The king's letters
In 1825, Kauikeaouli, the third king of the Kamehameha dynasty, proclaimed: “He aupuni palapala ko‘u”—mine will be a nation of letters and learning. He was only 12 years old when he uttered these words, and the government was still controlled by Ka‘ahumanu, the favorite (and most powerful) wife of Kauikeaoli's father.
Amazingly, within a few short decades, Kamehameha III—the child king—would deliver on his promise.
In 1826, Ka‘ahumanu ordered the district chiefs to erect schools on Maui, which was at the time the capital seat of the Hawaiian government. These “common schools,” which initially focused on adults and later on children, proliferated to 1,100 by 1831, with 52,000 students—about two-fifths of the population. The first of these schools, Lahainaluna, still exists today.
Founded as Lahainaluna Seminary, the new school was established to train pastors and assistant teachers of religion—a kind of second layer of clergy in the quickly Christianizing island nation.
Six years before Lahainaluna's founding, a small school was established there by Betsey Stockton, who was born a slave in New Jersey, and was freed to join the missionaries in Hawai‘i. She was the first African-American woman in Hawai‘i.
An early principal, Sheldon Dibble, had the foresight to see that, in an environment of cultural loss, the Hawaiian scholars of the school should study and preserve their own culture rather than that of others. Famed historians and Hawaiian scholars David Malo and Samuel Kamakau were both trained at Lahainaluna. At Lahainaluna, the first Hawaiian history textbook was published, as well as the first world map in Hawaiian. The scholars there also “translated” the boundaries of Hawai‘i’s ahupua‘a (land districts), kept mainly in chant form, onto maps for the first time. Far from a high school (which it is today) or vocational training program, the school was building the intellectual infrastructure for the fledgling nation to enter the world stage. The printing press at Lahainaluna doubled as the government press for a time and, in 1834, the first of over one hundred Hawaiian language newspapers, Ka Lama Hawaii, was established at the school.
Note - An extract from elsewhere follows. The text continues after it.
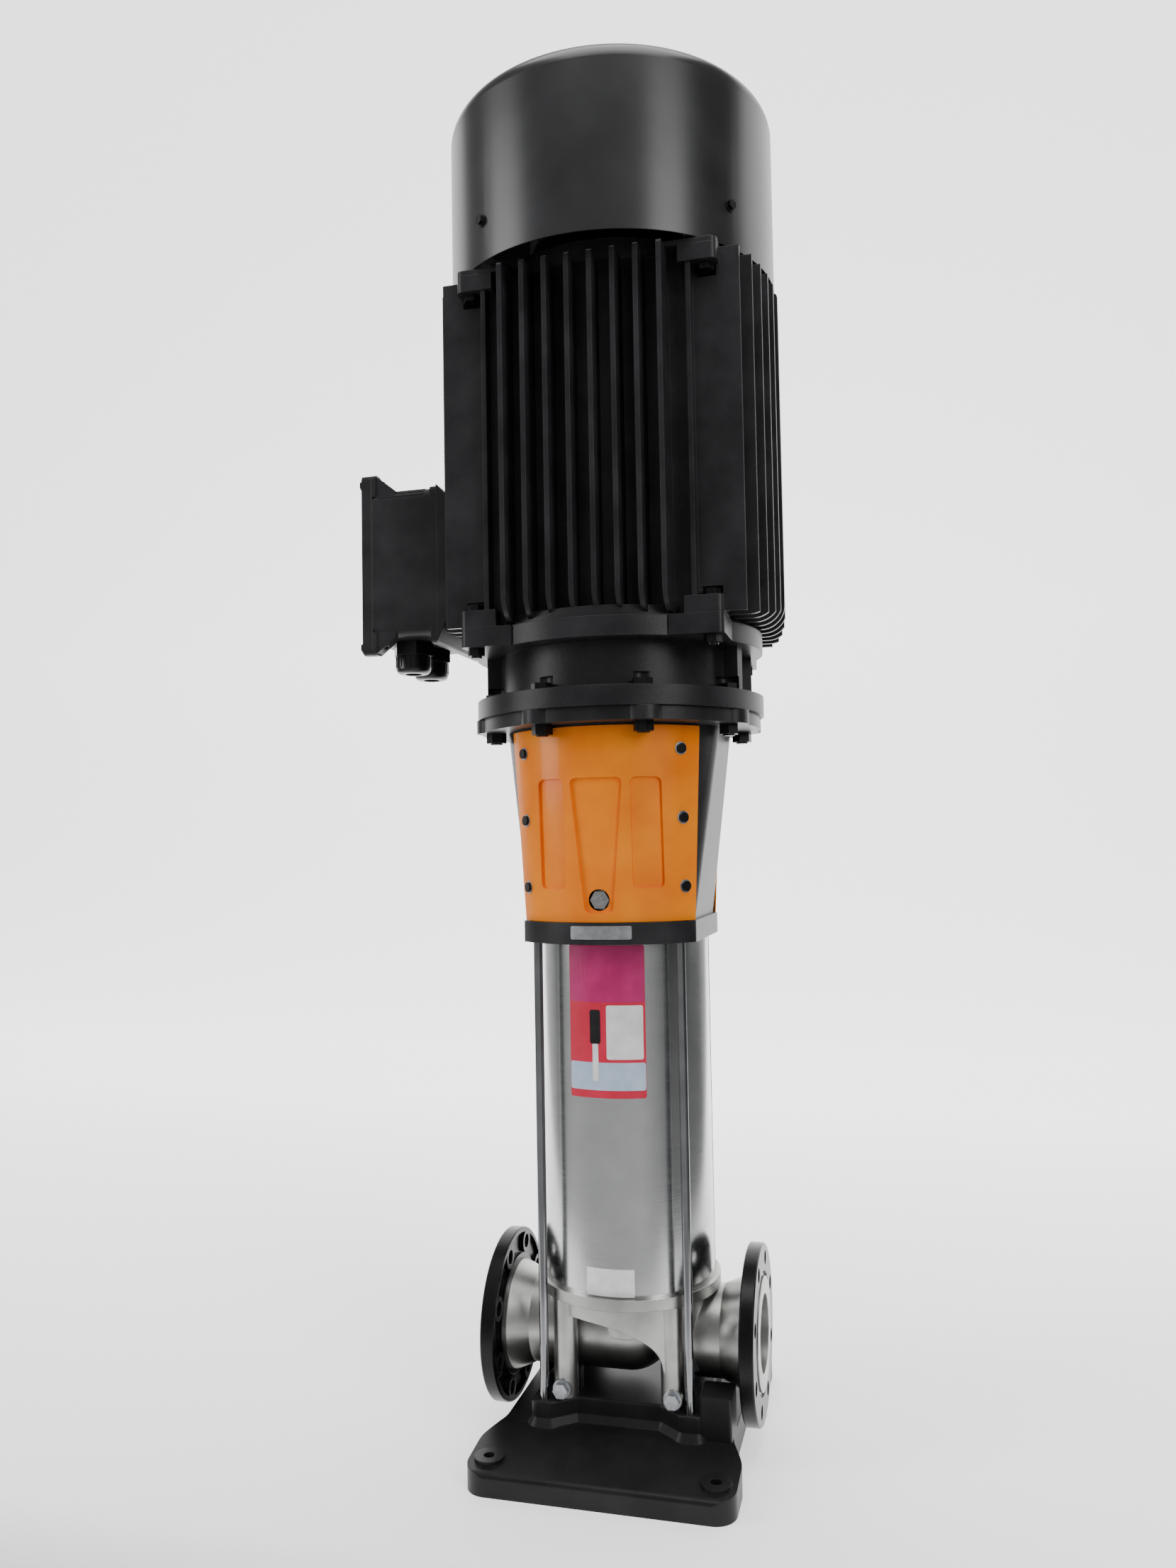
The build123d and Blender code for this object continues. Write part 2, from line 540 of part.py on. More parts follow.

In 1836, Hilo Boarding School was founded by Rev. David Lyman and his wife, with a school for girls opening the very next year. Schools at Wailuku and Wai‘alua followed and, by 1839, the Chiefs’ Children’s School (later called the Royal School) opened. At this school, the next generation of chiefs—Kamehameha IV, Kamehameha V, Bernice Pauahi, Emma Na‘ea Rooke, David Kalākaua—were all taught by Amos Starr Cooke and Juliette Montague Cooke. Punahou School opened in 1842 as Oahu College for the purpose of educating the children of Protestant missionaries throughout the Pacific, and Marianist Catholic missionaries founded St. Louis School in 1846.
Religious in nature, the development of these schools roughly paralleled the translation and printing of the Bible into Hawaiian. The New Testament was completed in 1832 and most of the Old Testament by 1839. By the 1860s, a Hawaiian-controlled press emerged, which was willing to critique the now-entrenched missionary presence. Laiekawai, the first Hawaiian novel also emerged during this period.
This infrastructure of schools, newspapers and books led to Hawai‘i becoming the world's leader in literacy by the mid-19th century—all of which were vital in the turbulent years to come.